What You Should Keep
Because not all courts recognize custody or visitation claims based on psychological or de facto parenthood, and because de facto parenthood represents very new legal territory, no one should rely on this new theory as a basis for custody or visitation claims. Nonetheless, keeping a record of the ways in which you have satisfied the conditions listed above can help you make a strong claim for psychological parenthood should that be your only avenue for obtaining visitation privileges. Here are some things to keep:
- Domestic partnership registration
- Records of your shared planning for pregnancy and birth or adoption
- Health care proxies
- Powers of attorneys
- Reciprocal wills
- Co-parenting agreements
- Records of expenditures on the child's and the family's behalf
- Photos, letters, email and records of your involvement with the child's religious, cultural, day care, scholastic or extracurricular activities.
A Final Note
While written agreements are important in the event of a custody dispute, it is worth remembering that courts also consider the most simple and practical facts when making custody decisions, namely: Have you behaved as a parent?

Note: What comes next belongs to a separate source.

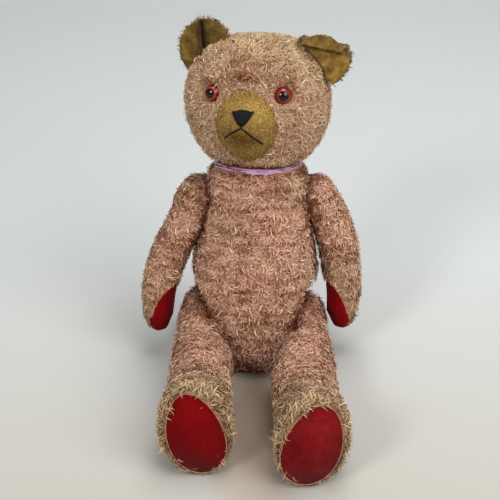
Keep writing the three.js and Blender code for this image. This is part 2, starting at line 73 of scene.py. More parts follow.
# The studio: a pale sweep of paper that curves up behind the bear, three soft lamps and a grey room.
# The paper has painted shade towards the camera and painted light at the back, and a painted shadow,
# warm and dark, in an oval under the legs.
def painted(name, **finish):
    """A new material, its node tree and its shader, with the shader's values by name."""
    material = bpy.data.materials.new(name)
    material.use_nodes = True
    tree = material.node_tree
    shader = tree.nodes["Principled BSDF"]
    for label, value in finish.items():
        shader.inputs[label.replace("_", " ")].default_value = value
    return material, tree, shader


def node(tree, kind, **values):
    """A new node with its settings, and its inputs by name."""
    made = tree.nodes.new(kind)
    for name, value in values.items():
        if hasattr(made, name):
            setattr(made, name, value)
        else:
            made.inputs[name.replace("_", " ")].default_value = value
    return made


def join(tree, start, end):
    tree.links.new(start, end)


def ramp(tree, source, *stops):
    """Colours along a value: each stop is its place and its colour."""
    made = node(tree, "ShaderNodeValToRGB")
    bands = made.color_ramp.elements
    while len(bands) < len(stops):
        bands.new(0.5)
    for band, (place, colour) in zip(bands, stops):
        band.position = place
        band.color = (*colour, 1)
    join(tree, source, made.inputs["Fac"])
    return made.outputs["Color"]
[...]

To offer an extreme example, adults who have been out socializing every night are likely to be looked upon less favorably in custody disputes than adults who have been home with his or her child, carrying out everyday parenting duties.
The bottom line, as one attorney with extensive experience on this issue suggests, is not to constantly try to prove you are a parent. It is to be a good parent. Then if there is a custody dispute, you will be in the best position to say your sexual orientation, if raised as an issue, is irrelevant because you are a good parent.